The curious thing about market timing is that the market almost unfailingly moves in the opposite direction to what you would expect. If you buy shares in a company thinking that 'this' is the right time, you are appalled by the fact that the stock starts to fall just after you buy it. Similarly if you sell out your shares in a company because you have a strong gut feeling that it's going to collapse, you find it racing ahead of just about everything.

If you think you are immune to this behavior just because you invest in mutual funds rather than directly in stocks, you are mistaken. Mutual funds investors frequently try to time their systematic investments in response to the market's ups and downs. When the market is falling, they stop their SIPs. When it is rising, they increase their SIP amounts. This invariably backfires.

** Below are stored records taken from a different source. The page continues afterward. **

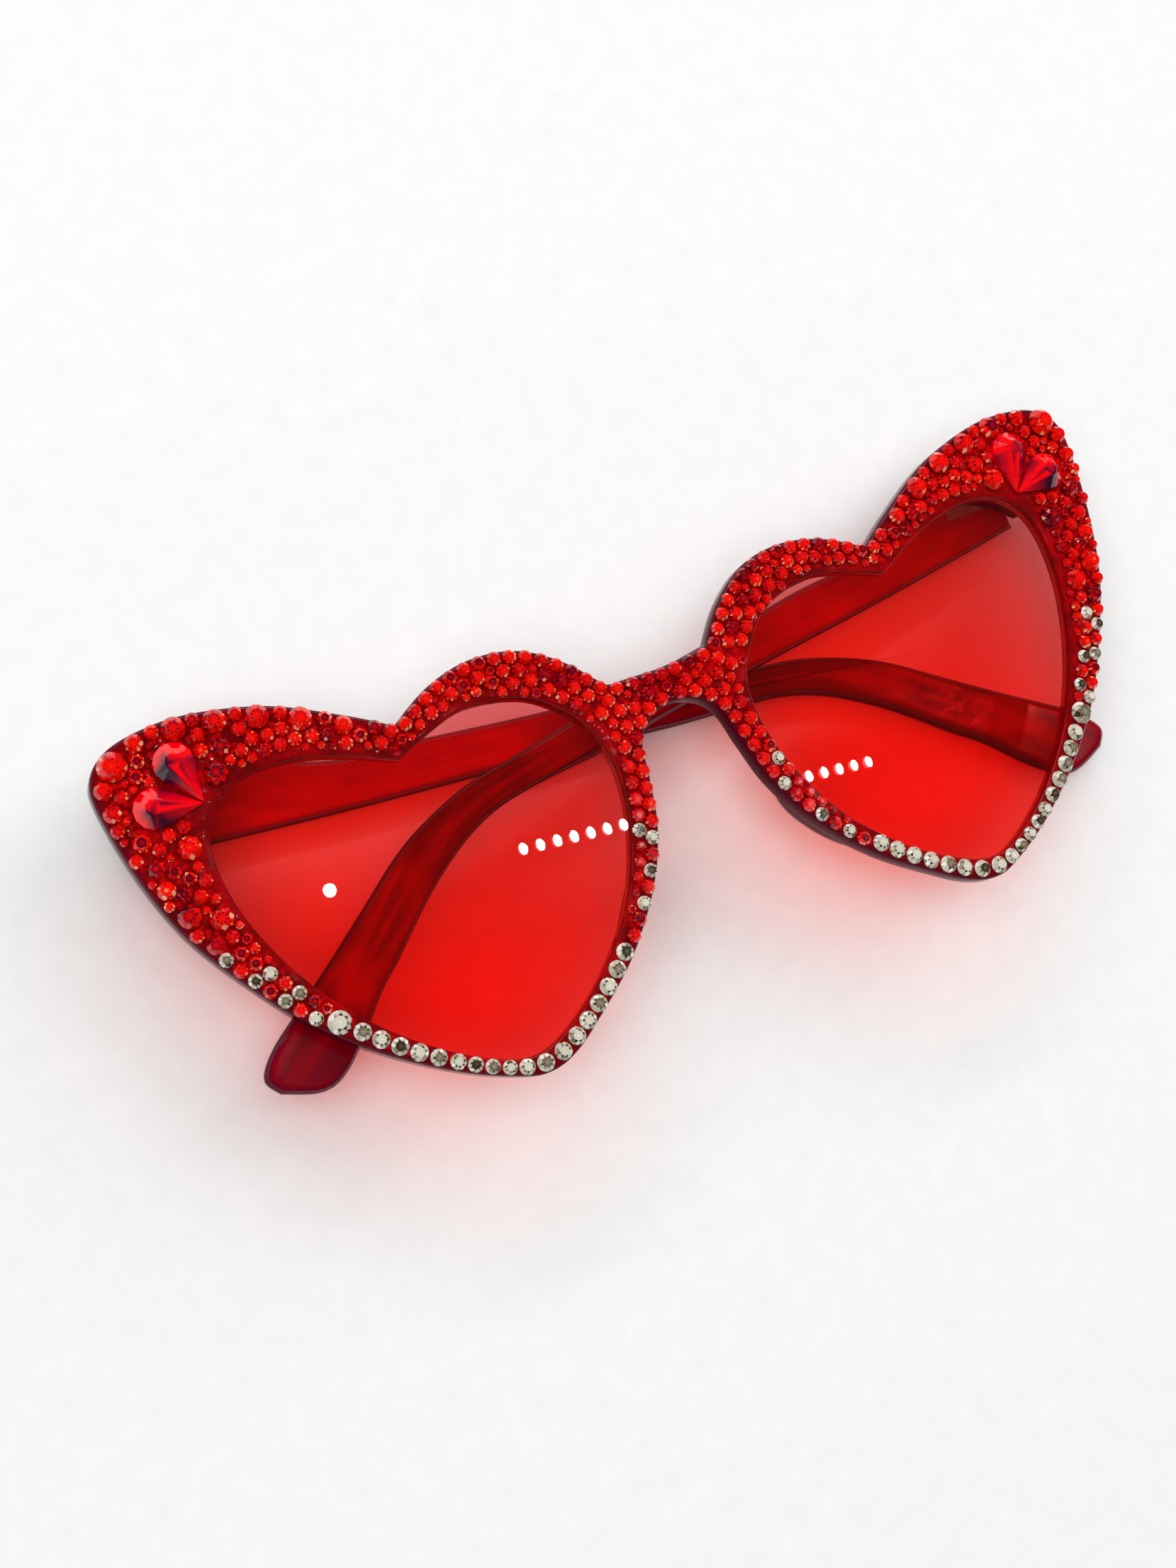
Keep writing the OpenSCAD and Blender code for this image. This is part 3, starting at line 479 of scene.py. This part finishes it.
def temple_mesh(side, fold):
    """A slab whose outline runs out along the top edge and back along the lower one. Its edges are two
    quarter circles, and each flat side is ruled between a point of the top edge and its partner below.
    The slab is turned about the hinge pin by the fold."""
    top, low = (even(spline(q, KNOT_STEPS), TEMPLE_COLUMNS) * [-TEMPLE_LEN, -TEMPLE_DROP] + [0, HINGE_Y]
                for q in (TOP_KNOTS, LOW_KNOTS))
    line = np.vstack([low[:-1], top[::-1]])
    out = mitres(line)
    off, rise = np.array(list(quarter(TEMPLE_ROUND, 6, False))).T
    rings = [np.c_[line - out * o, np.full(len(line), r)] for o, r in zip(off, rise)]
    rings += [np.c_[line - out * o, np.full(len(line), TEMPLE_T - r)] for o, r in zip(off[::-1], rise[::-1])]
    n = len(line)
    points = np.vstack(rings)
    faces = ring_quads(len(rings), n, close_rows=False).tolist()
    wall = np.repeat(np.concatenate([1 - off / TEMPLE_ROUND, 1 - off[::-1] / TEMPLE_ROUND]), n)
    across = np.zeros(len(points))
    s = np.linspace(0, 1, TEMPLE_ROWS + 1)
    near = np.repeat(np.abs(2 * s - 1), TEMPLE_COLUMNS)
    k = np.arange(TEMPLE_COLUMNS)
    mate = np.r_[n - 1 - k[:-1], TEMPLE_COLUMNS - 1]
    grids = []
    for ring, flip in ((rings[0], False), (rings[-1], True)):
        grid = (ring[k] * (1 - s[:, None, None]) + ring[mate] * s[:, None, None]).reshape(-1, 3)
        f = ring_quads(TEMPLE_ROWS + 1, TEMPLE_COLUMNS, close_rows=False, close_columns=False).tolist()
        grids.append((grid, [g[::-1] for g in f] if flip else f))
        wall = np.concatenate([wall, np.zeros(len(grid))])
        across = np.concatenate([across, 1 - near])
    points, faces = joined([(points, faces)] + grids)
    run = -points[:, 0] / TEMPLE_LEN
    points = points + [0, 0, -PIN_OFF - TEMPLE_T]
    c, s = math.cos(fold), math.sin(fold)
    points = np.c_[points[:, 0] * c + points[:, 2] * s, points[:, 1], points[:, 2] * c - points[:, 0] * s]
    points = points + [PIN_X, 0, PIN_Z]
    if side < 0:
        points, faces = mirrored(points, faces)
    return points, faces, wall, across, run


temple_red, tree, shader = material("Temple plastic", tint=(0.6, 0.03, 0.04), IOR=1.49)
# Painted light: lighter and darker lengthwise streaks, more light near the hinge end and painted shade towards the
# hook; the rounded edges take the painted wall shade.
run = mark(tree, "run")
drawn = add(tree, "ShaderNodeCombineXYZ", {0: maths(tree, "MULTIPLY", run, 14.0),
                                           1: maths(tree, "MULTIPLY", mark(tree, "across"), 1.6)})
streaks = add(tree, "ShaderNodeTexNoise", {"Vector": drawn.outputs[0], "Scale": 1.0, "Detail": 1.5,
                                           "Roughness": 0.5}).outputs[0]
painted_light_and_streaks = maths(tree, "ADD", remap(tree, streaks, 0.3, 0.7, -0.2, 0.25),
             remap(tree, run, 0.25, 0.75, 0.6, -0.15, "SMOOTHSTEP"))
dress(tree, shader, plastic, {
    "Deep": (0.17, 0.0, 0.006, 1), "Clear": (0.62, 0.0, 0.004, 1), "Wall": (0.09, 0.0, 0.016, 1),
    "Grain": 45.0, "Ripple": 0.3, "Wall Mask": mark(tree, "wall"), "Painted Light": painted_light_and_streaks})

for label, side in (("left", 1), ("right", -1)):
    p, f, wall_m, across_m, run_m = temple_mesh(side, FOLD_PAST[label])
    temple = piece(f"{label}_temple_bar", p, outward(p, f), temple_red, merge=EDGE_MERGE, smooth=50,
                   masks={"wall": wall_m, "across": across_m, "run": run_m})
    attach(temple, f"{label}_temple")
    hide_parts(f"{label}_temple")

# Hinges. Stamped and plated steel leaves with rolled knuckles, riveted on, each with one turned screw.
# The CAD nodes are kept, with plated metal that is duller in its brushing lines.
metal, g_in, g_out = group(
    "Plated metal",
    [("Tone", "NodeSocketColor", (0.8, 0.78, 0.72, 1)), ("Lines", "NodeSocketFloat", 900.0)],
    [("Color", "NodeSocketColor"), ("Roughness", "NodeSocketFloat"), ("Normal", "NodeSocketVector")])
where = add(metal, "ShaderNodeTexCoord").outputs["Object"]
stretch = add(metal, "ShaderNodeMapping", {0: where, "Scale": (1.0, 12.0, 12.0)}).outputs[0]
brush = add(metal, "ShaderNodeTexNoise", {"Vector": stretch, "Scale": g_in.outputs["Lines"], "Detail": 4.0,
                                          "Roughness": 0.7}).outputs[0]
bump = add(metal, "ShaderNodeBump", {"Strength": 0.2, "Distance": 0.00002, "Height": brush})
feed(metal, g_out, {
    "Color": mix_colours(metal, brush, g_in.outputs["Tone"], (0.45, 0.42, 0.38, 1), "MULTIPLY"),
    "Roughness": remap(metal, brush, 0.3, 0.7, 0.18, 0.4), "Normal": bump.outputs[0]})
for name, tone, nodes in (
        ("Hinge metal", (0.9, 0.82, 0.66, 1), ("left_front_leaf", "right_front_leaf",
                                               "left_temple_leaf", "right_temple_leaf")),
        ("Screw steel", (0.8, 0.8, 0.82, 1), ("left_hinge_screw", "right_hinge_screw")),
        ("Rivet metal", (0.78, 0.77, 0.72, 1), ("left_front_rivets", "right_front_rivets",
                                                "left_temple_rivets", "right_temple_rivets"))):
    m, tree, shader = material(name, Metallic=0.5)
    dress(tree, shader, metal, {"Tone": tone})
    for node in nodes:
        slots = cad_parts[node].data.materials
        slots.clear()
        slots.append(m)

# Round stones. Foil-backed glass with a flat table and two rings of facets, bedded in clear cement.
# Each facet has a painted tone, a painted reflection of the room in its foil: lighter towards the light,
# with painted highlights on a few facets and painted shade on the walls.
GIRDLE, TABLE, STONE_H, FOOT, CEMENT = 0.12, 0.56, 0.46, 0.9, 0.05 * MM
MIDDLE_R, MIDDLE_H, STONE_FIT, TURN_RANGE = 0.4, 0.335, 0.998, 6.3
TABLE_CUT, STAR_CUT, KITE_CUT, LOW_CUT, WALL_CUT, FOOT_CUT = range(6)


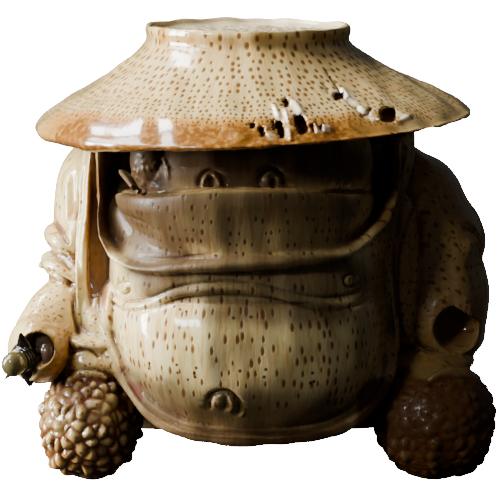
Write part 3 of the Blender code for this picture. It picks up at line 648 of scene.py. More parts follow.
# %% Carve the chest and the belly
ROLL_TOP = (
    (111, 290), (118, 299), (127.6, 301.5), (148, 299), (162, 293.5), (175, 288), (195, 284), (216, 282),
    (250, 283), (284, 291), (307, 296), (329, 298), (352, 293.5), (374, 278),
)
ROLL_FOOT = (
    (110, 299), (118, 307), (130, 310.8), (145, 309.5), (160, 305), (182, 299), (216, 296), (250, 297),
    (284, 301.5), (307, 307), (329, 310), (352, 307), (376, 294),
)
ROLL_MIDDLE = (
    (112, 297), (124, 306), (136, 306.5), (152, 303.5), (170, 297), (195, 291), (216, 289), (250, 290),
    (284, 296), (307, 301.5), (329, 304), (352, 300), (374, 287),
)
NIPPLES = ((123, 288, 6.2), (351, 280.5, 6.6))
NAVEL_ARCH = (
    (208.5, 410), (208.5, 402), (211, 396), (216, 392.8), (223, 391.8), (230, 393.3), (236.5, 399),
    (240, 406), (239, 411), (235.5, 415.5),
)
NAVEL_LOBE = (217.8, 403.5)
NAVEL_RIGHT = ((228.5, 395.5), (232, 401), (232, 407.5), (228, 412.5))
NAVEL_EDGE = ((242.5, 406), (243, 412), (240, 417))
NAVEL_SLIT = ((224.5, 393), (225.3, 399), (225, 406), (222.5, 411))
STRAP_LINE = ((138, 257), (165, 259), (190, 256.5), (220, 253))

chisel(ROLL_TOP, 0.6, -0.42, "sharp", ends=0.06)
chisel(ROLL_FOOT, 0.65, -0.48, "sharp", ends=0.06)
chisel(ROLL_MIDDLE, 1.1, 0.35, ends=0.06)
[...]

SIPs work best when the markets are volatile. When the markets are high, you buy less units of your mutual funds through SIPs. When the markets are down, you buy more units for the same amount. This enables you to average your investment cost over time. But if you stop SIPs when the markets are down, you miss out on lowering your total investment cost. And if you increase your SIP amounts when the markets are on the rise, you keep averaging your overall cost upwards.

Now you may say that the solution to this problem is to do just the opposite: stop with SIPs when the markets are rising and increase the SIP amounts when they are falling. Unfortunately, timing the market in this manner is just as unfruitful. First, it is counter-intuitive. Many investors will have difficulty in carrying through their decision to invest when the markets are down and sell when they are up. And second, you can never really know how long the market may keep going up or falling. All in all, it's quite unproductive to time the market.

The beauty of SIPs is that by definition they prevent you from timing the market. SIPs are about discipline. You decide an amount and a frequency, which in most cases is monthly. Then you keep investing in the mutual fund of your choice, irrespective of where the market is. Of course, you can increase your SIP amount yearly as your pay increases but then invest it evenly till the next revision. Since the markets are volatile, you will naturally benefit from the power of rupee cost averaging, which will bolster your returns.